A stickup might be the only way she’s going to get it. Arular was widely feted for its globalized sound, but that record is downright tidy in comparison to Kala, a mess of an album that closely resembles the cacaphonous culture jamming happening on the streets of any major city. M.I.A. says that she wasn’t thinking about American clubs when she wrote Kala’s first single, and the same must be true for the rest of the record. Much of Kala suffers from the cluttered and brittle production provided by U.K. remix artist Switch. And that which doesn’t is marred by M.I.A.’s lackadaisical songwriting.

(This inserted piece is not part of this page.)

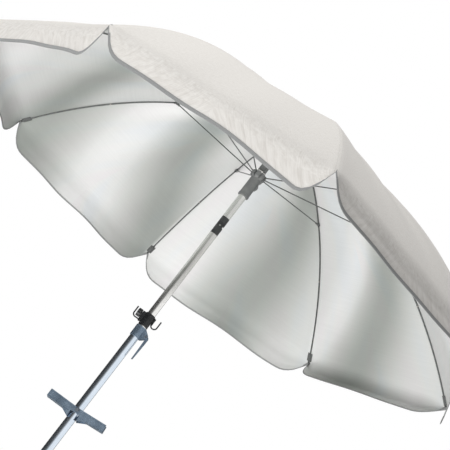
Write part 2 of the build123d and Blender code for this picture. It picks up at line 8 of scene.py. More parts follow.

On “Hussel,” she settles on a monorhyme scheme that sounds as if she made it up on the spot—and not in a good way. “Four by three, three buy three,” she raps in a sing-song patois. “Buy one song, get one free/Maybe me/A bootleg CD/Color TV/Or a DVD.”

No amount of context can turn Kala’s weaknesses into strengths, and anyone who says otherwise is probably engaging in what President Bush has called the “soft bigotry of low expectations.” Those who buy into the Benetton aspects of M.I.A.’s appeal might bristle at such a charge, but there’s nothing radical or progressive about weak art. As music, Arular would be every bit as memorable if it were made by a white male from America—which, if you believe the rumor that the producer Diplo was its mastermind, it was—and Kala would be every bit as disappointing. Neither is all that important for what M.I.A. has to say, but neither needs to be. This is, as Frere-Jones pointed out, dance music. If it don’t “make you blow,” as M.I.A. sang on Arular, then what good is it?